■ SET TASK: Produce word for word the lines of the data below running from the one that has "Write the three.js" to the one that has "const CLIMB_STEP = 3.5;", inclusive, and no others.

>> start RECORDS PROVIDED

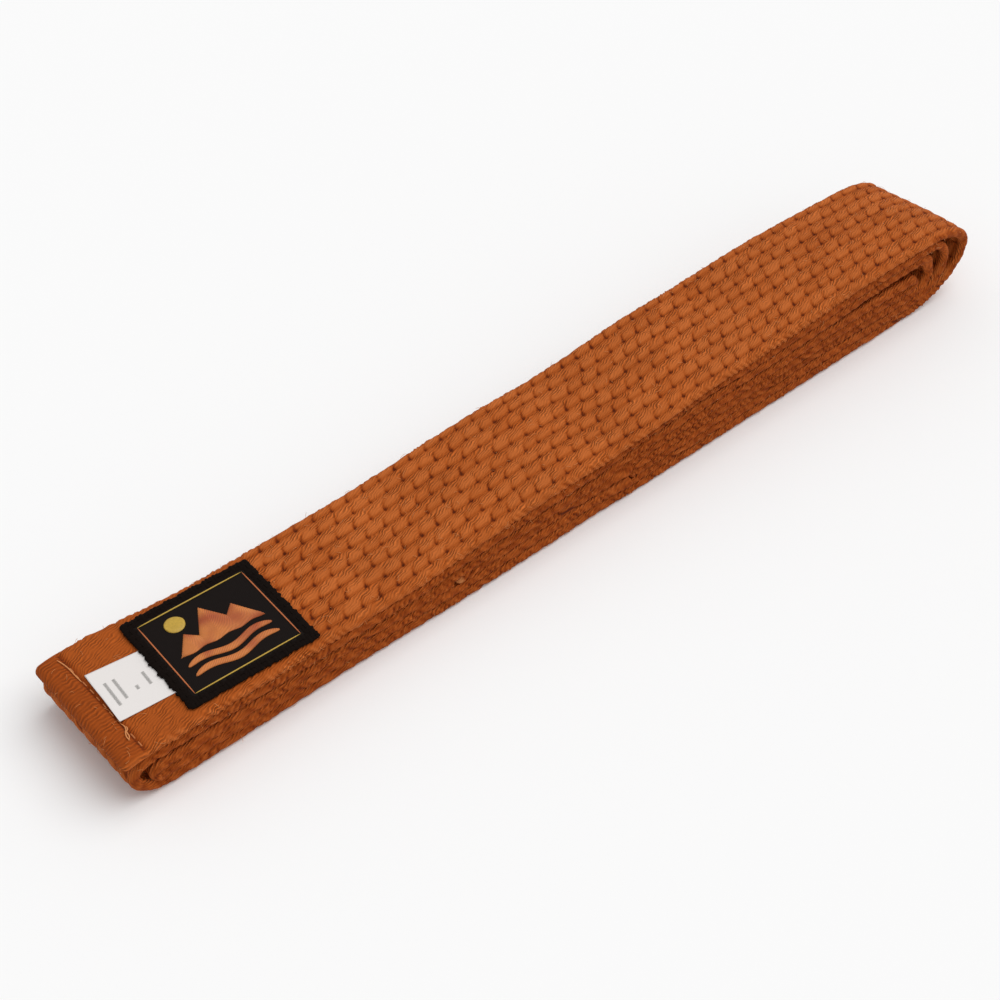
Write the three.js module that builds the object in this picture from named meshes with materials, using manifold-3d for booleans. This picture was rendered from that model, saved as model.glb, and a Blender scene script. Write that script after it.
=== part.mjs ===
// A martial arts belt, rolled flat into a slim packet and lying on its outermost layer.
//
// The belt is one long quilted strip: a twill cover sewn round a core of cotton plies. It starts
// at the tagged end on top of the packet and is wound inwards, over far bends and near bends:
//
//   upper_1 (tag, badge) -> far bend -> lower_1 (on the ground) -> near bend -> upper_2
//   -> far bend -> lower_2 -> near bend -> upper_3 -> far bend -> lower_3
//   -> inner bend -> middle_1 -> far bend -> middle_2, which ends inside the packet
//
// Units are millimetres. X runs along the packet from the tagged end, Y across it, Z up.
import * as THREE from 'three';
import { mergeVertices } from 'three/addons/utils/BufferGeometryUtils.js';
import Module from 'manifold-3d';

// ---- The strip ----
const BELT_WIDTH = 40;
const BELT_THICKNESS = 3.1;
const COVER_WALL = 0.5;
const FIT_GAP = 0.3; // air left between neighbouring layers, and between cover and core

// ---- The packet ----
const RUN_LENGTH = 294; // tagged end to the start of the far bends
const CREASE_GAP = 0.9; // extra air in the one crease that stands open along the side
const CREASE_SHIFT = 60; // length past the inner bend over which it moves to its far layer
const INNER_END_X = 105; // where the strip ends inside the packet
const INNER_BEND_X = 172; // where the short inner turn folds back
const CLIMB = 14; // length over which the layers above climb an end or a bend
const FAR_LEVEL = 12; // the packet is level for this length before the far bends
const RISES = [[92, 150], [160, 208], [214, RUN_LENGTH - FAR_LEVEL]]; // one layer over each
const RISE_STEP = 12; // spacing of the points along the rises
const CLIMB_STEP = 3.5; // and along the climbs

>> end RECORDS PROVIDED
>> start RECORDS PROVIDED

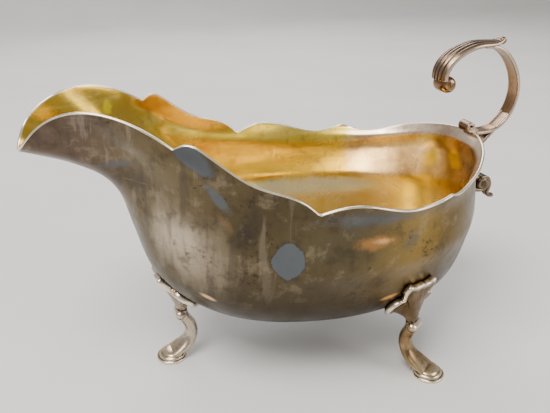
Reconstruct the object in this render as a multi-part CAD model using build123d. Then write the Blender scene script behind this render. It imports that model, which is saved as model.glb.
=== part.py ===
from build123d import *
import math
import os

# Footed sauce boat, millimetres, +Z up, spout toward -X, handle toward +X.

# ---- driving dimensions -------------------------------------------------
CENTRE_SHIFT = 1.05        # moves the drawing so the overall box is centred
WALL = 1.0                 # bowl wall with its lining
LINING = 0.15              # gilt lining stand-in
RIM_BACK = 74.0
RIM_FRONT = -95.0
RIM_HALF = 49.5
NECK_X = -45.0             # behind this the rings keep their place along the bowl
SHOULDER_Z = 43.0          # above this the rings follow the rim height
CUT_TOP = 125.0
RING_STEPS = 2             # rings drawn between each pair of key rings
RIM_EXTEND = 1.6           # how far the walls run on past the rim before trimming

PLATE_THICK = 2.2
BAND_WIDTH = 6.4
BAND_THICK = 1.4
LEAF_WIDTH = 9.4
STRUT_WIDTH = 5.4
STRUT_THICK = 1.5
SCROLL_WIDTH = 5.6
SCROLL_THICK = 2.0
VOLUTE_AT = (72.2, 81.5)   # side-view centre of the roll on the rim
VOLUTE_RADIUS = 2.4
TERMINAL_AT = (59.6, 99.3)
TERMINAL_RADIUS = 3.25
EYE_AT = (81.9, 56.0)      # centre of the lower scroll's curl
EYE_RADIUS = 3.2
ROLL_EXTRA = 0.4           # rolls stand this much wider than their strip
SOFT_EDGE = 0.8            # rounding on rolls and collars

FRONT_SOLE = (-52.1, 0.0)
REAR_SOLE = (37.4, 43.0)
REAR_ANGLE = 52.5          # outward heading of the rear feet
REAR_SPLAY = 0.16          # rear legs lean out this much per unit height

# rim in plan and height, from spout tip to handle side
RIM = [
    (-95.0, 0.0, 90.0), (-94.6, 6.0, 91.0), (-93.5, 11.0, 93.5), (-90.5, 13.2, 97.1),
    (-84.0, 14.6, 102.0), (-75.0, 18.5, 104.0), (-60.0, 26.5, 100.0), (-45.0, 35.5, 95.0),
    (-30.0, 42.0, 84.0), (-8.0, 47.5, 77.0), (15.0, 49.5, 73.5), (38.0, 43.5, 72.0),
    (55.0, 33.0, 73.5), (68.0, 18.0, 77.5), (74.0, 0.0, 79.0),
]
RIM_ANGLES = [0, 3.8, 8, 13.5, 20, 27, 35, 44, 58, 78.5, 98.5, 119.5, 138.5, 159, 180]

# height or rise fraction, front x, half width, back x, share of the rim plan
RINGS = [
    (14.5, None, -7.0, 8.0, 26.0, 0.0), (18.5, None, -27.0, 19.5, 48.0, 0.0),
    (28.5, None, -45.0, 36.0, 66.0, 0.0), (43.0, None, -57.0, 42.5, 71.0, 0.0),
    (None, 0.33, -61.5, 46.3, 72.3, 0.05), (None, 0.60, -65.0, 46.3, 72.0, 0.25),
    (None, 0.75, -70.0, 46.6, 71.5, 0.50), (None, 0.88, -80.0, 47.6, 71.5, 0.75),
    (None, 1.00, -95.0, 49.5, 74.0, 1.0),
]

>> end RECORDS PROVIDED

■ RESULT OF THIS TASK:
Write the three.js module that builds the object in this picture from named meshes with materials, using manifold-3d for booleans. This picture was rendered from that model, saved as model.glb, and a Blender scene script. Write that script after it.
=== part.mjs ===
// A martial arts belt, rolled flat into a slim packet and lying on its outermost layer.
//
// The belt is one long quilted strip: a twill cover sewn round a core of cotton plies. It starts
// at the tagged end on top of the packet and is wound inwards, over far bends and near bends:
//
//   upper_1 (tag, badge) -> far bend -> lower_1 (on the ground) -> near bend -> upper_2
//   -> far bend -> lower_2 -> near bend -> upper_3 -> far bend -> lower_3
//   -> inner bend -> middle_1 -> far bend -> middle_2, which ends inside the packet
//
// Units are millimetres. X runs along the packet from the tagged end, Y across it, Z up.
import * as THREE from 'three';
import { mergeVertices } from 'three/addons/utils/BufferGeometryUtils.js';
import Module from 'manifold-3d';

// ---- The strip ----
const BELT_WIDTH = 40;
const BELT_THICKNESS = 3.1;
const COVER_WALL = 0.5;
const FIT_GAP = 0.3; // air left between neighbouring layers, and between cover and core

// ---- The packet ----
const RUN_LENGTH = 294; // tagged end to the start of the far bends
const CREASE_GAP = 0.9; // extra air in the one crease that stands open along the side
const CREASE_SHIFT = 60; // length past the inner bend over which it moves to its far layer
const INNER_END_X = 105; // where the strip ends inside the packet
const INNER_BEND_X = 172; // where the short inner turn folds back
const CLIMB = 14; // length over which the layers above climb an end or a bend
const FAR_LEVEL = 12; // the packet is level for this length before the far bends
const RISES = [[92, 150], [160, 208], [214, RUN_LENGTH - FAR_LEVEL]]; // one layer over each
const RISE_STEP = 12; // spacing of the points along the rises
const CLIMB_STEP = 3.5; // and along the climbs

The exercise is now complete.